I didn't know where else to put this. But, I'm back. After the hack, I couldn't get on TAM. All the p/w's were erased, & I never could figure out how to get on to reset it.

Well, I did and here I am.:smile2:


----------



## EunuchMonk (Jan 3, 2016)

Read one of your previous post. How are things going with you and the missus?


----------



## flyer (Jun 23, 2014)

Thanks for asking.
Things are better than they have ever been, the past 1 1/2 years. Even when we were newly weds.
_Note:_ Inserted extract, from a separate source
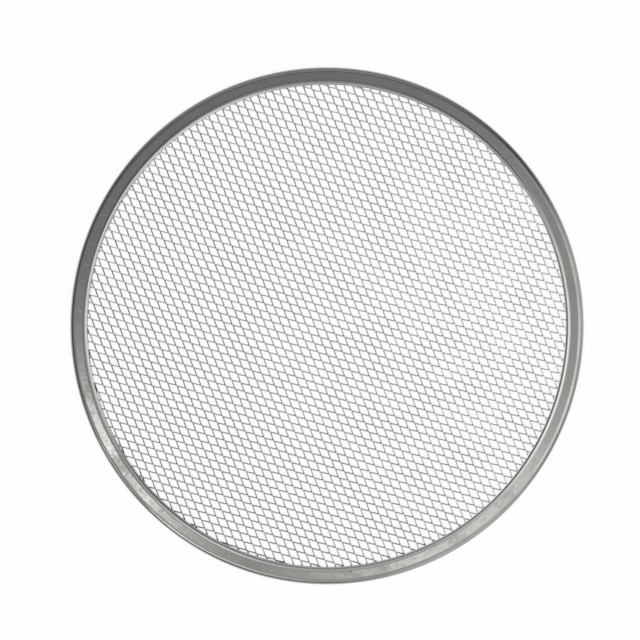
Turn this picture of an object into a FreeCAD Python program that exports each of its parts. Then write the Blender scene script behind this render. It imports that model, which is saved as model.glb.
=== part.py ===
"""Pizza screen: a disc of expanded aluminium sheet held in a folded aluminium rim.

Millimetres, +Z up. The origin is the centre of the underside, where the screen
lies on an oven deck. +X is the right of the photograph and +Y is its top.
"""
import FreeCAD
import Part
import Sketcher
import math
import os

# Ends of a sketch element, and the sketch's own origin, as constraints count them
START, END, CENTRE = range(1, 4)
AXES, ORIGIN = -1, START

# Driving dimensions of the screen
SIZES = [
    ("overall_diameter", 304.8, "outside of the rim, a 12 inch screen"),
    ("rim_height", 4.8, "thickness of the folded rim"),
    ("strip_gauge", 0.8, "sheet that the rim is folded from"),
    ("rim_width", 10.0, "from the outside of the rim to the edge of its lips"),
    ("lip_width", 2.6, "from the edge of the lips to the flat of the rim"),
    ("lip_slope_width", 1.5, "gentle slope at the start of the lip"),
    ("lip_slope_angle", 18.0, "fall of that slope, in degrees"),
    ("mesh_long_way", 10.76, "diamond of the mesh, corner to corner the long way"),
    ("mesh_short_way", 4.91, "diamond of the mesh, corner to corner the short way"),
    ("mesh_turn", -42.4, "direction of the long way, counted from +X in degrees"),
    ("strand_width", 1.05, "width of a strand, seen from above"),
    ("strand_depth", 0.6, "depth of a strand, half of the raised sheet"),
    ("opening_x", 1.1, "centre of the opening nearest to the middle"),
    ("opening_y", -1.4, "centre of the same opening"),
    ("mesh_edge_gap", 0.7, "from the edge of the mesh to the inside of the fold"),
]

doc = FreeCAD.newDocument("pizza_screen")
sizes = doc.addObject("Spreadsheet::Sheet", "sizes")
for row, (word, value, meaning) in enumerate(SIZES, start=1):
    sizes.set(f"A{row}", word)
    sizes.set(f"B{row}", str(value))
    sizes.set(f"C{row}", meaning)
    sizes.setAlias(f"B{row}", word)
doc.recompute()


# Rim: one strip folded round the edge of the mesh and rolled into a hoop. Its
# two legs are flat on top and underneath, and each ends in a lip that slopes
# gently and then steeply down to the mesh. Each corner of the upper half is
# given by its distance from the axis and its level, and the lower half mirrors it.
FOLD_RADIUS = "(sizes.rim_height / 2)"
FOLD_ACROSS = f"(sizes.overall_diameter / 2 - {FOLD_RADIUS})"
HOLLOW_RADIUS = f"({FOLD_RADIUS} - sizes.strip_gauge)"
MOUTH = "(sizes.overall_diameter / 2 - sizes.rim_width)"
SEAT = f"({FOLD_RADIUS} + sizes.strand_depth)"
LIP_START = f"({MOUTH} + sizes.lip_width)"
LIP_BEND = f"({LIP_START} - sizes.lip_slope_width)"
SLOPE = "(sizes.lip_slope_angle * 1 deg)"
BEND_LEVEL = f"(sizes.rim_height - sizes.lip_slope_width * tan({SLOPE}))"
STEEP = f"atan(({BEND_LEVEL} - {SEAT}) / ({LIP_BEND} - {MOUTH}))"
MEAN = f"(({SLOPE} + {STEEP}) / 2)"
BEND_OFFSET = f"(sizes.strip_gauge / cos(({STEEP} - {SLOPE}) / 2))"
OUTER_CORNERS = [
    ("lip_tip", MOUTH, SEAT),
    ("lip_bend", LIP_BEND, BEND_LEVEL),
    ("lip_start", LIP_START, "sizes.rim_height"),
    ("fold_start", FOLD_ACROSS, "sizes.rim_height"),
]
INNER_CORNERS = [
    ("hollow_side", f"{FOLD_ACROSS} + {HOLLOW_RADIUS} * cos(30 deg)",
     f"{FOLD_RADIUS} + {HOLLOW_RADIUS} / 2"),
    ("hollow_top", FOLD_ACROSS, "sizes.rim_height - sizes.strip_gauge"),
    ("slope_inside", f"{LIP_START} + sizes.strip_gauge * tan({SLOPE} / 2)",
     "sizes.rim_height - sizes.strip_gauge"),
    ("bend_inside", f"{LIP_BEND} + {BEND_OFFSET} * sin({MEAN})",
     f"{BEND_LEVEL} - {BEND_OFFSET} * cos({MEAN})"),
    ("tip_inside", f"{MOUTH} + sizes.strip_gauge / sin({STEEP})", SEAT),
]


def point(x, y):
    """A point of a sketch."""
    return FreeCAD.Vector(x, y, 0)


def hold(sketch, name, expression, *references):
    """Constrain a sketch by a named size that follows the sheet."""
    index = sketch.addConstraint(Sketcher.Constraint(*references))
    sketch.renameConstraint(index, name)
    sketch.setExpression(f"Constraints.{name}", expression)


def origin_part(body, role):
    """The plane of a body's own origin that has this role."""
    return next(item for item in body.Origin.OriginFeatures if item.Role == role)


def both_halves():
    """All corners of the strip's section, once round from the upper lip."""
    def lower(corners):
        return [
            (f"low_{name}", across, f"sizes.rim_height - ({level})")
            for name, across, level in reversed(corners)
        ]
    return OUTER_CORNERS + lower(OUTER_CORNERS) + lower(INNER_CORNERS) + INNER_CORNERS


def roll_rim():
    """The strip's section turned once round the axis."""
    body = doc.addObject("PartDesign::Body", "rim")
    body.Label = "rim"
    section = body.newObject("Sketcher::SketchObject", "strip_section")
    section.AttachmentSupport = (origin_part(body, "XZ_Plane"), [""])
    section.MapMode = "FlatFace"
    corners = both_halves()
    places = [
        point(float(section.evalExpression(across)), float(section.evalExpression(level)))
        for name, across, level in corners
    ]
    fold = len(OUTER_CORNERS) - 1
    fold_centre = (places[fold] + places[fold + 1]) / 2
    fold_radius = places[fold].distanceToPoint(fold_centre)
    quarter = math.radians(90)
    for index, place in enumerate(places):
        after = places[(index + 1) % len(places)]
        if index == fold:
            round_edge = Part.Circle(fold_centre, FreeCAD.Vector(0, 0, 1), fold_radius)
            section.addGeometry(Part.ArcOfCircle(round_edge, -quarter, quarter))
        else:
            section.addGeometry(Part.LineSegment(place, after))
    for index, (name, across, level) in enumerate(corners):
        before = (index - 1) % len(corners)
        start = END if index == fold else START
        before_end = START if before == fold else END
        section.addConstraint(
            Sketcher.Constraint("Coincident", before, before_end, index, start)
        )
        hold(section, f"{name}_across", across,
             "DistanceX", AXES, ORIGIN, index, start, places[index].x)
        hold(section, f"{name}_level", level,
             "DistanceY", AXES, ORIGIN, index, start, places[index].y)
    section.addConstraint(Sketcher.Constraint("Vertical", fold, CENTRE, fold, START))
    hoop = body.newObject("PartDesign::Revolution", "hoop")
    hoop.Profile = section
    hoop.ReferenceAxis = (section, ["V_Axis"])
    hoop.Angle = 360
    return body




# Mesh: one sheet that was slit and pulled open, so that its strands run in two
# directions and cross at the bonds. Each direction is a layer of straight
# strands, the lower half and the upper half of the raised sheet's height.
DIAMOND_SIDE = "(sqrt(sizes.mesh_long_way ^ 2 + sizes.mesh_short_way ^ 2) / 2)"
STRAND_SPACING = f"(sizes.mesh_long_way * sizes.mesh_short_way / 2 / {DIAMOND_SIDE})"
STRAND_LEAN = "atan(sizes.mesh_short_way / sizes.mesh_long_way)"
SHEET_RADIUS = "(sizes.overall_diameter / 2 - sizes.strip_gauge - sizes.mesh_edge_gap)"


def strand_layer(name, level, lean):
    """All strands of one direction, each as long as the round sheet is there."""
    direction = f"(sizes.mesh_turn * 1 deg {lean} {STRAND_LEAN})"
    opening = f"(sizes.opening_y * cos({direction}) - sizes.opening_x * sin({direction}))"
    layer = doc.addObject("Part::Compound", name)
    count = math.ceil(sizes.evalExpression(f"{SHEET_RADIUS} / {STRAND_SPACING}")) + 1
    strands = []
    for index in range(-count, count):
        middle = f"({opening} + ({index} + 1 / 2) * {STRAND_SPACING})"
        far_side = f"(abs({middle}) + sizes.strand_width / 2)"
        room = sizes.evalExpression(f"{SHEET_RADIUS} - {far_side}")
        if room < sizes.strand_width:
            continue
        strand = doc.addObject("Part::Box", f"{name}_strand")
        strand.setExpression("Length", f"2 * sqrt({SHEET_RADIUS} ^ 2 - {far_side} ^ 2)")
        strand.setExpression("Width", "sizes.strand_width")
        strand.setExpression("Height", "sizes.strand_depth")
        strand.setExpression("Placement.Base.x", "-Length / 2")
        strand.setExpression("Placement.Base.y", f"({middle} - sizes.strand_width / 2) * 1 mm")
        strands.append(strand)
    layer.Links = strands
    layer.setExpression("Placement.Base.z", level)
    layer.setExpression("Placement.Rotation.Angle", direction)
    return layer


def lay_mesh():
    """Both directions of strands, face to face where they cross."""
    sheet = doc.addObject("Part::Compound", "mesh")
    sheet.Label = "mesh"
    sheet.Links = [
        strand_layer("lower_half", f"({FOLD_RADIUS} - sizes.strand_depth) * 1 mm", "-"),
        strand_layer("upper_half", f"{FOLD_RADIUS} * 1 mm", "+"),
    ]
    return sheet


nodes = [roll_rim(), lay_mesh()]
doc.recompute()

for item in doc.Objects:
    if "Invalid" in item.State or "Error" in item.State:
        raise RuntimeError(f"{item.Label} failed: {item.State}")
for node in nodes:
    if node.Shape.isNull() or not node.Shape.isValid():
        raise RuntimeError(f"{node.Label} has no valid shape")

os.makedirs("parts", exist_ok=True)
for node in nodes:
    node.Shape.exportStep(f"parts/{node.Label}.step")
    print(node.Label, len(node.Shape.Solids), "solids", round(node.Shape.Volume, 1), "mm3")
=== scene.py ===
import math

import bmesh
import bpy
from mathutils import Matrix, Vector


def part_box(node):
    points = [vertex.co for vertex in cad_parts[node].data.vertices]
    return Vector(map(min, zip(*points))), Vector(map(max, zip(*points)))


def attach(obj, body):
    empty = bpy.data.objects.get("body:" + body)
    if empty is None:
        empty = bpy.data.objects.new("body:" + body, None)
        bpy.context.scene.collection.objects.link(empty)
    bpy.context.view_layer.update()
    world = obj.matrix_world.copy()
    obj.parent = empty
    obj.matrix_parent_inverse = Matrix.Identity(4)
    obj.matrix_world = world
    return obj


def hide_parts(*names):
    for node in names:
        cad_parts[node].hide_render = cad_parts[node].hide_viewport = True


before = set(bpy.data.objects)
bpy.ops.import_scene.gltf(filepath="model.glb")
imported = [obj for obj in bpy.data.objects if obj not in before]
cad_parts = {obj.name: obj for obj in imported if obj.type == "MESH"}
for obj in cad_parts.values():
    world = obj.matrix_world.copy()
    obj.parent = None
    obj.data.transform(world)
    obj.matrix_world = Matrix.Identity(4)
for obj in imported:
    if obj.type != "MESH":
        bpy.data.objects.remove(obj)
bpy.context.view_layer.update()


# The mesh is one sheet of bare aluminium, slit in staggered rows and pulled open
# into raised diamonds. At each bond two strands lie one on the other for a short
# way, both tilted towards the lower left, and from there they run to the next bonds.
MM = 0.001
weld = 0.01 * MM
long_way = 10.76 * MM
short_way = 4.91 * MM
long_way_turn = math.radians(-42.0)
short_way_turn = math.radians(47.25)
opening_centre = Vector((1.97, -1.1, 0)) * MM
strand_height = 0.38 * MM
strand_across = 0.88 * MM
bond_tilt = math.radians(24)
bond_length = 1.15 * MM
mesh_low, mesh_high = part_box("mesh")
mesh_level = (mesh_low.z + mesh_high.z) / 2
mesh_radius = mesh_high.x
sheet_clean = (0.7, 0.697, 0.685, 1)
sheet_used = (0.63, 0.627, 0.615, 1)
sheet_dull = (0.52, 0.517, 0.505, 1)
sheet_smooth = 0.1
sheet_rough = 0.17
patch_rough = 0.06
sheet_wave_depth = 0.015 * MM
sheet_grain_depth = 0.003 * MM


def as_mesh(bm, name):
    """Keep a finished bmesh as a mesh."""
    mesh = bpy.data.meshes.new(name)
    bm.to_mesh(mesh)
    bm.free()
    return mesh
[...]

She actually enjoys EVERYTHING.:smile2:


----------



## EleGirl (Dec 3, 2011)

Well that's great to hear!

What do you think has improved things so much?


----------



## flyer (Jun 23, 2014)

EleGirl said:


> Well that's great to hear!
> 
> What do you think has improved things so much?



May be that both our daughters are on their own, ie out of the house.:smile2:
AND just good ole fashion "play" with each other. Have fun, sort of like.......just be kids.


----------



## alexm (Nov 29, 2008)

flyer said:


> May be that both our daughters are on their own, ie out of the house.:smile2:


Oh god, that's what we all wait for, isn't it?  Followed by retirement...

My wife and I have friends who are our age (both 40), and they had their kids young. They have just become empty-nesters.

At 40!!!!


----------



## flyer (Jun 23, 2014)

alexm said:


> Oh god, that's what we all wait for, isn't it?  Followed by retirement...
> 
> My wife and I have friends who are our age (both 40), and they had their kids young. They have just become empty-nesters.
> 
> At 40!!!!



Haha.:smile2: I said both kids were gone, but actually, one has moved back in temporarily. She got divorced in June. So she is with us till she gets her own place. I know that will be soon though, she's working on financing for the house she wants.

BTW, we are 57 & 54.:frown2:


----------



## KJ_Simmons (Jan 12, 2016)

Welcome back. I was locked out too since the hack and finally got back on a few days ago. I wonder how many other folks are in limbo?


----------